Before the Bucs had their rings, they were already attracting notoriety with a weapon-waving, road-rage incident and a domestic assault. Don’t expect to see Lightning players showing up on police blotters in the off season.

*As with the Bucs’ Super Bowl victory, the ad hoc post-game celebration and the parade-rally went off without incident. Tampa — unlike Los Angeles, Oakland, Detroit, Denver and a number of other big league cities — can be Titletown without trashing itself.

*Kudos to the Bolts’ organization for prominently recognizing all its support personnel — from trainers to equipment managers — at the parade and Forum celebration that followed. It reinforced the club mantra that, indeed, “It’s all about team.” General Manager Jay Feaster, when he wasn’t doing his best Howard Dean impersonation at the podium, put it succinctly when he described the Bolts as 25 guys who “played for the logo on the front, not the name on the back.”

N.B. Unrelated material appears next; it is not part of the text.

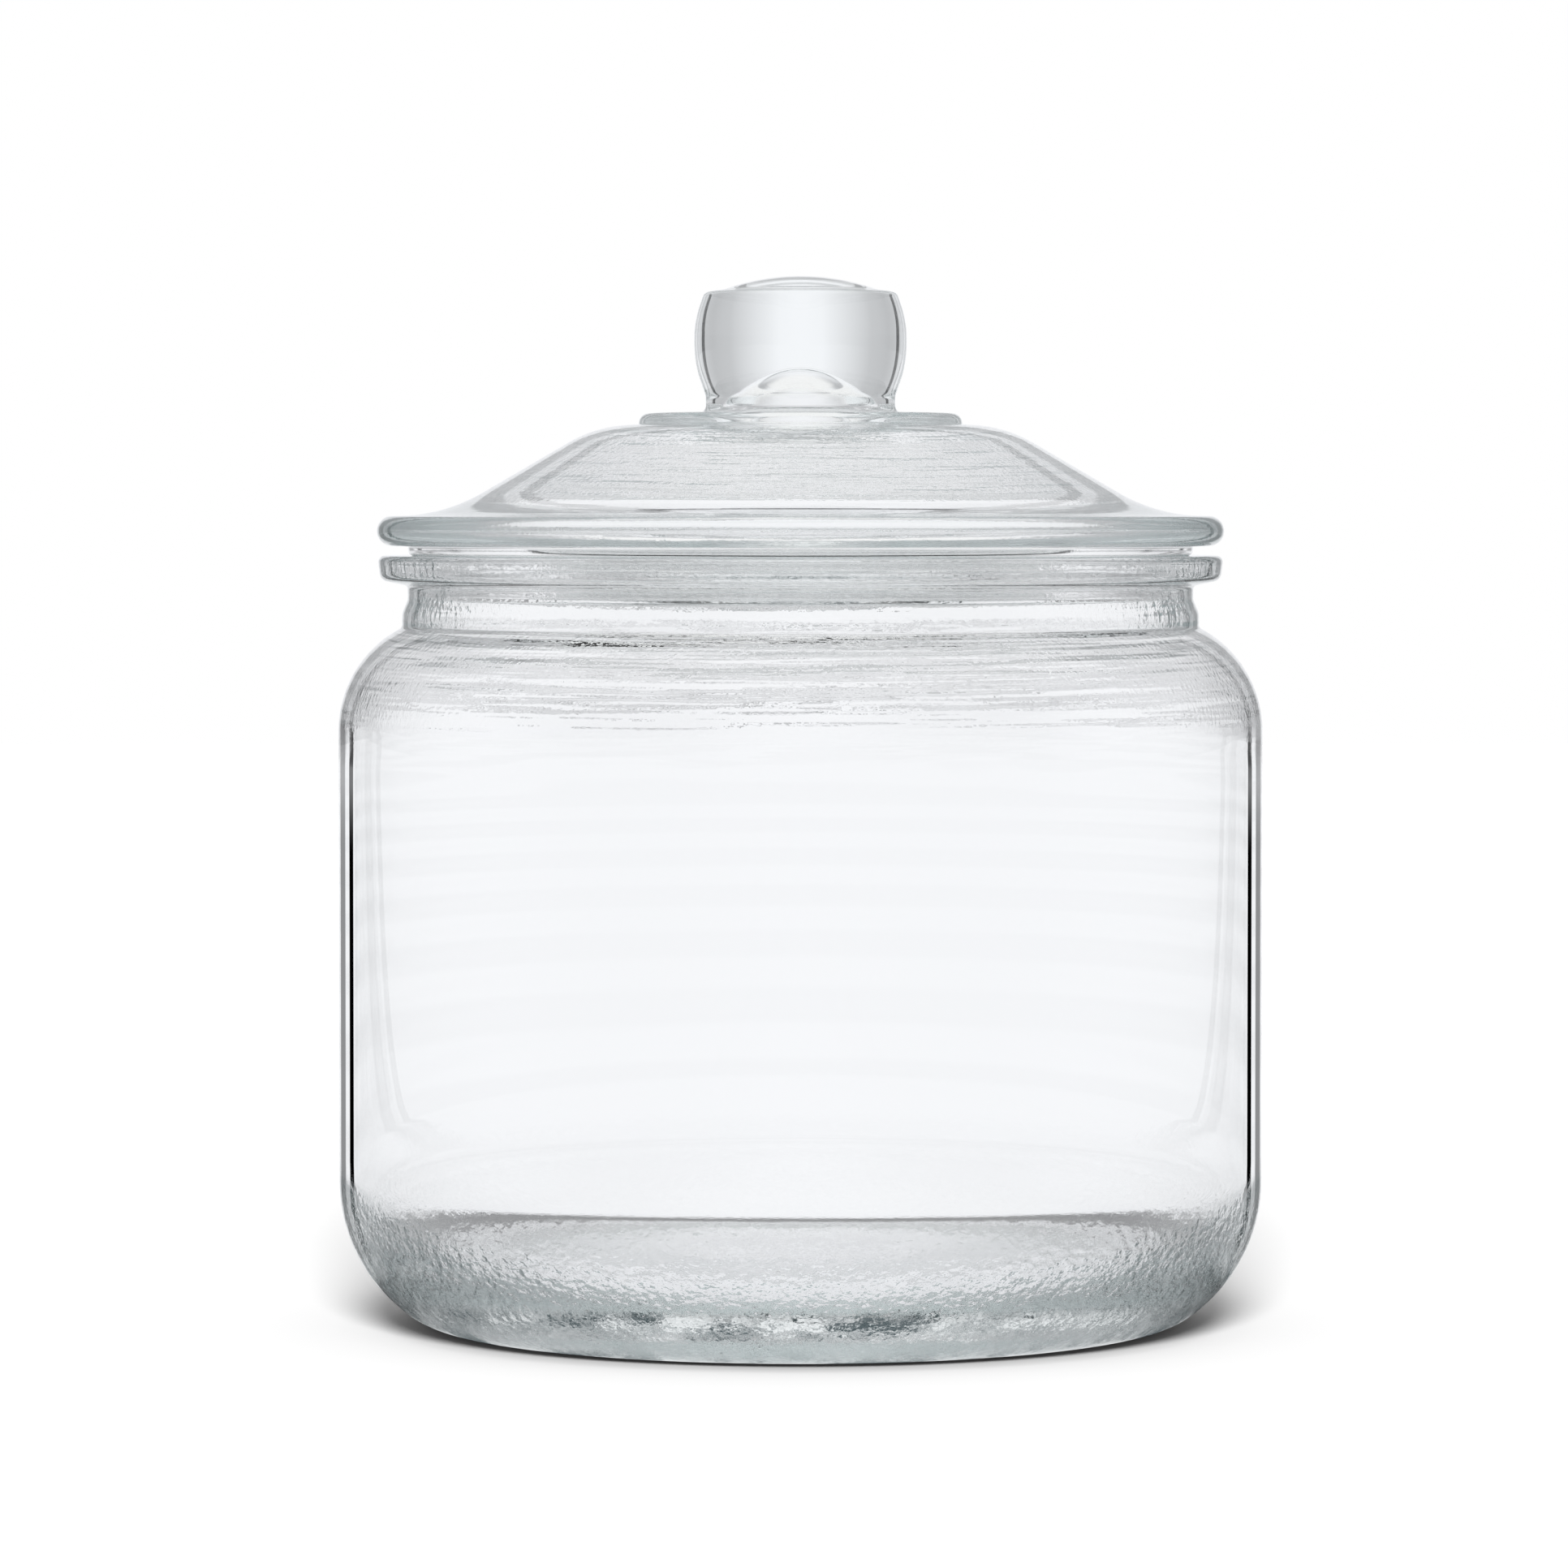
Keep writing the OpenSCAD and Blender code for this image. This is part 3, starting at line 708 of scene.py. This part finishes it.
def studio_world():
    """Even soft light, white to the camera. Glass sees it in painted tones of the studio, with painted flags,
    cards and bars of shade, and a white ceiling.
    """
    world = bpy.data.worlds.new("studio")
    world.use_nodes = True
    tree = world.node_tree
    way = fed(tree, "ShaderNodeTexCoord", {}).outputs["Generated"]
    rise = fed(tree, "ShaderNodeSeparateXYZ", {"Vector": way}).outputs["Z"]
    path = fed(tree, "ShaderNodeLightPath", {})
    raised = 0.0
    for low, high, loss in RAISED_CARDS:
        raised = worked(tree, "MULTIPLY_ADD", between(tree, rise, low, high, RAISED_EDGE), loss, raised)
    fading = worked(tree, "MULTIPLY", stepped(tree, rise, *HIGH_STEP), 1 - HIGH_EDGE)
    inner = worked(tree, "SUBTRACT", 1, fading)
    depth = worked(tree, "SUBTRACT", path.outputs["Ray Depth"], 1)  # the world counts one more than the floor
    walls = surroundings(tree, way, depth, 0.0, STRIP_FADE, inner, raised, bars(tree, rise), 0.0)
    roofed = mixed(tree, stepped(tree, rise, *CEILING_STEP), walls, CEILING)
    lit = mixed(tree, path.outputs["Is Diffuse Ray"], roofed, (FILL, FILL, FILL, 1))
    shown = mixed(tree, path.outputs["Is Camera Ray"], lit, (1, 1, 1, 1))
    tree.links.new(shown, tree.nodes["Background"].inputs["Color"])
    return world


def key_light():
    """Large soft lamp from the front and above, which throws the shadow behind what stands on the floor."""
    light = bpy.data.lights.new("key", "SUN")
    light.energy = KEY_STRENGTH
    light.angle = math.radians(KEY_SPREAD)
    lamp = bpy.data.objects.new("key", light)
    lamp.rotation_euler = (math.radians(90 - KEY_ELEVATION), 0, 0)
    lamp.visible_glossy = False
    lamp.visible_transmission = False
    scene.collection.objects.link(lamp)


floor_mesh = bpy.data.meshes.new("floor")
corners = [(x * FLOOR_HALF, y * FLOOR_HALF, -0.0002) for x, y in ((-1, -1), (1, -1), (1, 1), (-1, 1))]
floor_mesh.from_pydata(corners, [], [(0, 1, 2, 3)])
floor_mesh.materials.append(floor_paint())
floor = bpy.data.objects.new("floor", floor_mesh)
scene.collection.objects.link(floor)
scene.world = studio_world()
key_light()

# ---------------------------------------------------------------- camera
CAMERA_DISTANCE = 1.25
CAMERA_HEIGHT = 0.1425
FRAME_SIDE = 1932
FOCAL_PIXELS = 8882.5
HORIZON_ROW, AXIS_COLUMN = 619.0, 986.3
lens = bpy.data.cameras.new("camera")
lens.sensor_width = 36
lens.lens = FOCAL_PIXELS / FRAME_SIDE * 36
camera = bpy.data.objects.new("camera", lens)
camera.location = (0, -CAMERA_DISTANCE, CAMERA_HEIGHT)
tilt = math.atan((FRAME_SIDE / 2 - HORIZON_ROW) / FOCAL_PIXELS)
pan = math.atan((AXIS_COLUMN - FRAME_SIDE / 2) / FOCAL_PIXELS)
camera.rotation_euler = (math.pi / 2 - tilt, 0, pan)
scene.collection.objects.link(camera)
scene.camera = camera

*To the uninitiated, the chorus of cheers that greeted Lightning goalie Nikolai Khabibulin at the post-parade celebration might have sounded like booing. What were bona fide boos, however, were the sounds emanating in response to the name of Gov. Jeb Bush, who issued a proclamation in honor of the Lightning. So much for that respite from reality.

*Head Coach John Tortorella directly and appropriately acknowledged the world apart from sports. He prefaced his accolades and expressions of gratitude to players, families and fans by saluting America’s armed forces, including personnel at MacDill AFB, some of whom were in attendance. The “real stuff,” he said. Another classy touch.

*The taciturn Brad Richards, MVP of the playoffs, summed up the mood with a comment that could not have been scripted better by Mayor Pam Iorio or her civic songwriter: “We love playing here, and we love living here.”

Cue: “We Are the Champions.”

And cue Jay Feaster again: “Yeeeeaaaah!”